By faith Enoch was taken up so that he should not see death, and he was not found, because God had taken him.
By faith Noah, being warned by God concerning events as yet unseen, in reverent fear constructed an ark for the saving of his household.
By faith Abraham obeyed when he was called to go out to a place that he was to receive as an inheritance.
By faith Sarah herself received power to conceive, even when she was past the age, since she considered him faithful who had promised.
By faith Isaac invoked future blessings on Jacob and Esau.
By faith Jacob, when dying, blessed each of the sons of Joseph, bowing in worship over the head of his staff.
By faith Joseph, at the end of his life, made mention of the exodus of the Israelites and gave directions concerning his bones.

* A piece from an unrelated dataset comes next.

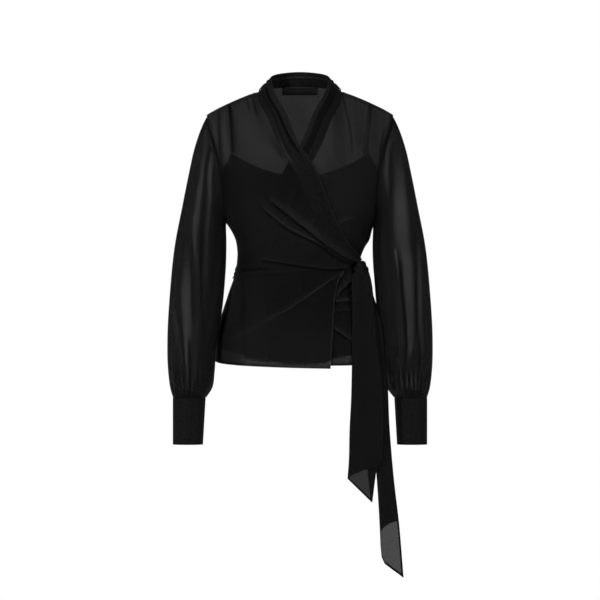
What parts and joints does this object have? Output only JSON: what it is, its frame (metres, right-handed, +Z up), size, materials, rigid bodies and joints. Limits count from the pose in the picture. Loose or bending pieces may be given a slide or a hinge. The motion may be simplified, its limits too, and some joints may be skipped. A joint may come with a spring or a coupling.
{
  "type": "wrap top",
  "caption": "Sheer black long-sleeved wrap top with a crossover band, camisole lining, deep cuffs and a side-tied sash, in its hollow worn form.",
  "frame": {"origin": "where the wearer's neck carries the garment: midway between the two points where the shoulder seams meet the neck band, and level with them", "axes": "+Z up, +X towards the wearer's left, +Y towards the wearer's back; the front faces -Y"},
  "size_m": [0.5344, 0.2433, 1.015],
  "materials": {
    "sheer_georgette": "black sheer crinkled georgette, matt",
    "double_georgette": "black georgette folded double, near opaque, matt",
    "camisole_lining": "black plain woven lining, soft matt",
    "label_satin": "black woven satin, blank"
  },
  "bodies": {
    "root": {"back": "sheer_georgette", "over_front": "sheer_georgette", "under_front": "sheer_georgette", "neck_band_back": "double_georgette", "over_band": "double_georgette", "under_band": "double_georgette", "lining_front": "camisole_lining", "lining_back": "camisole_lining", "strap_right": "camisole_lining", "strap_left": "camisole_lining", "sleeve_right": "sheer_georgette", "sleeve_left": "sheer_georgette", "cuff_right": "double_georgette", "cuff_left": "double_georgette", "waist_tie": "double_georgette", "knot": "double_georgette", "front_tail": "double_georgette", "back_tail": "double_georgette", "neck_label": "label_satin"}
  },
  "joints": []
}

By faith Moses, when he was grown up, refused to be called the son of Pharaoh's daughter, choosing rather to be mistreated with the people of God than to enjoy the fleeting pleasures of sin.
By faith the people crossed the Red Sea as on dry land.
By faith the walls of Jericho fell down after they had been encircled for seven days.
By faith Rahab the prostitute did not perish with those who were disobedient, because she had given a friendly welcome to the spies.
And what more shall I say?
For time would fail me to tell of Gideon, Barak, Samson, Jephthah, of David and Samuel and the prophets—who through faith conquered kingdoms, enforced justice, obtained promises, stopped the mouths of lions, quenched the power of fire, escaped the edge of the sword, were made strong out of weakness, became mighty in war, and put foreign armies to flight.
And all these died in faith, not having received the things promised, but having seen them and greeted them from afar, and having acknowledged that they were strangers and exiles on the earth.
And God provided something better for us.
(Hebrews 11 Paraphrased ESV)
The Gospel for Us
You see, we too are called to faithfulness.
Like the patriarchs and the judges, the prophets and the kings, and like Nehemiah, our faithfulness is in the hopes of the fulfilment of the coming (back) of our Messiah.